-- INFORMATION SUPPLIED start --
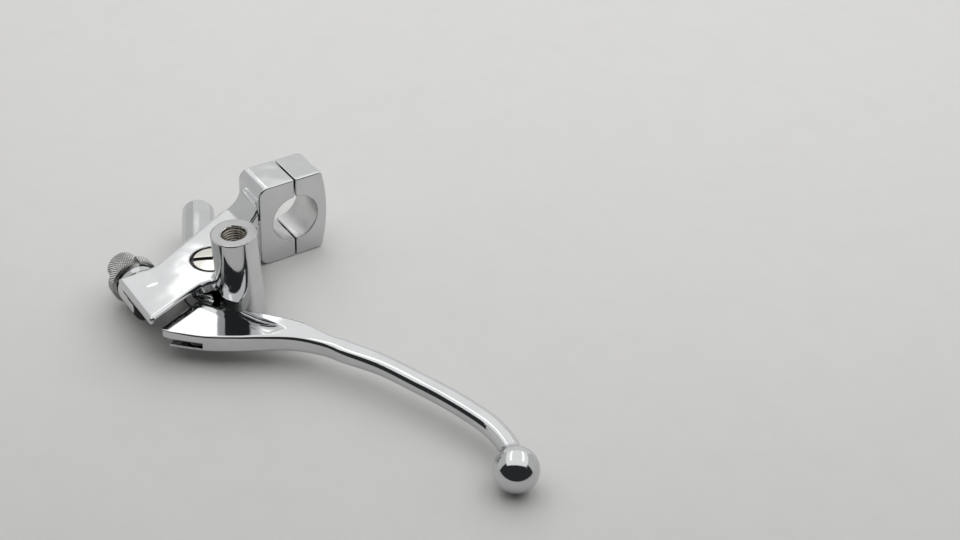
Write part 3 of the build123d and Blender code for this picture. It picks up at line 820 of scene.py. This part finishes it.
def level(left, right, near, far, height):
    return [(near, left, height), (near, right, height), (far, right, height), (far, left, height)]


def wall(start, end):
    return [(*start, FLOOR), (*end, FLOOR), (*end, CEILING), (*start, CEILING)]


card("ceiling", level(-ROOM, ROOM, 0.25, DEPTH, CEILING), 1.05)
card("back", wall((DEPTH, -ROOM), (DEPTH, ROOM)), 0.8)
for name, side in (("left", -1), ("right", 1)):
    middle = side * 0.26
    card("strip_" + name, level(middle - 0.05, middle + 0.05, 0.0, -0.8, CEILING - 0.004), 1.8)
    card("side_" + name, wall((0.08, side * ROOM), (DEPTH, side * ROOM)), 0.6)

paper = Finish("paper", (0.74, 0.735, 0.72), (0.72, 0.715, 0.7), 0.55, 0.65, metallic=0.0, hair=0.0)
sheet("floor", level(-3.0, 3.0, TABLE_EDGE, -3.0, FLOOR), paper.material)
front = sheet("floor_front", level(-3.0, 3.0, 3.0, TABLE_EDGE, FLOOR), paper.material)
front.visible_glossy = False

world = bpy.data.worlds.new("studio")
bpy.context.scene.world = world
world.use_nodes = True
nodes, links = world.node_tree.nodes, world.node_tree.links
room = nodes["Background"]
room.inputs["Color"].default_value = (0.028, 0.03, 0.032, 1)
backdrop = nodes.new("ShaderNodeBackground")
backdrop.inputs["Color"].default_value = (0.75, 0.75, 0.74, 1)
seen = nodes.new("ShaderNodeLightPath").outputs["Is Camera Ray"]
choose = nodes.new("ShaderNodeMixShader")
for i, out in enumerate((seen, room.outputs[0], backdrop.outputs[0])):
    links.new(out, choose.inputs[i])
links.new(choose.outputs[0], nodes["World Output"].inputs[0])

lens = bpy.data.cameras.new("camera")
lens.sensor_width = 36
lens.lens = 56.814
lens.clip_start = 0.01
camera = bpy.data.objects.new("camera", lens)
camera.location = (0.502041212878901, -0.2670182946874238, 0.3829435686629327)
camera.rotation_euler = (0.9385271668434143, -0.05191989988088608, 0.962864339351654)
bpy.context.scene.collection.objects.link(camera)
bpy.context.scene.camera = camera
bpy.context.scene.view_settings.view_transform = "Standard"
-- INFORMATION SUPPLIED end --
- TASK DESCRIPTION
Each line of the material should be echoed exactly.

- EXERCISE SOLUTION
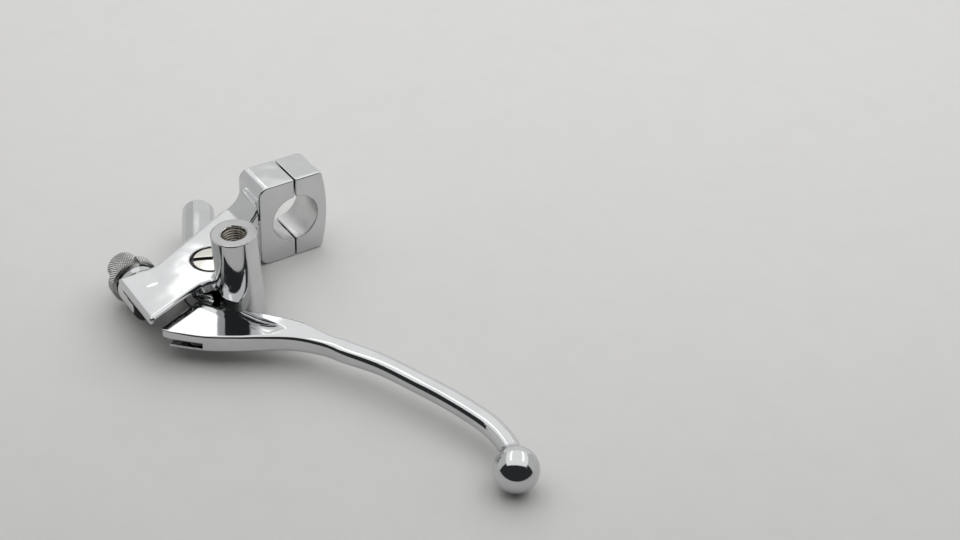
Write part 3 of the build123d and Blender code for this picture. It picks up at line 820 of scene.py. This part finishes it.
def level(left, right, near, far, height):
    return [(near, left, height), (near, right, height), (far, right, height), (far, left, height)]


def wall(start, end):
    return [(*start, FLOOR), (*end, FLOOR), (*end, CEILING), (*start, CEILING)]


card("ceiling", level(-ROOM, ROOM, 0.25, DEPTH, CEILING), 1.05)
card("back", wall((DEPTH, -ROOM), (DEPTH, ROOM)), 0.8)
for name, side in (("left", -1), ("right", 1)):
    middle = side * 0.26
    card("strip_" + name, level(middle - 0.05, middle + 0.05, 0.0, -0.8, CEILING - 0.004), 1.8)
    card("side_" + name, wall((0.08, side * ROOM), (DEPTH, side * ROOM)), 0.6)

paper = Finish("paper", (0.74, 0.735, 0.72), (0.72, 0.715, 0.7), 0.55, 0.65, metallic=0.0, hair=0.0)
sheet("floor", level(-3.0, 3.0, TABLE_EDGE, -3.0, FLOOR), paper.material)
front = sheet("floor_front", level(-3.0, 3.0, 3.0, TABLE_EDGE, FLOOR), paper.material)
front.visible_glossy = False

world = bpy.data.worlds.new("studio")
bpy.context.scene.world = world
world.use_nodes = True
nodes, links = world.node_tree.nodes, world.node_tree.links
room = nodes["Background"]
room.inputs["Color"].default_value = (0.028, 0.03, 0.032, 1)
backdrop = nodes.new("ShaderNodeBackground")
backdrop.inputs["Color"].default_value = (0.75, 0.75, 0.74, 1)
seen = nodes.new("ShaderNodeLightPath").outputs["Is Camera Ray"]
choose = nodes.new("ShaderNodeMixShader")
for i, out in enumerate((seen, room.outputs[0], backdrop.outputs[0])):
    links.new(out, choose.inputs[i])
links.new(choose.outputs[0], nodes["World Output"].inputs[0])

lens = bpy.data.cameras.new("camera")
lens.sensor_width = 36
lens.lens = 56.814
lens.clip_start = 0.01
camera = bpy.data.objects.new("camera", lens)
camera.location = (0.502041212878901, -0.2670182946874238, 0.3829435686629327)
camera.rotation_euler = (0.9385271668434143, -0.05191989988088608, 0.962864339351654)
bpy.context.scene.collection.objects.link(camera)
bpy.context.scene.camera = camera
bpy.context.scene.view_settings.view_transform = "Standard"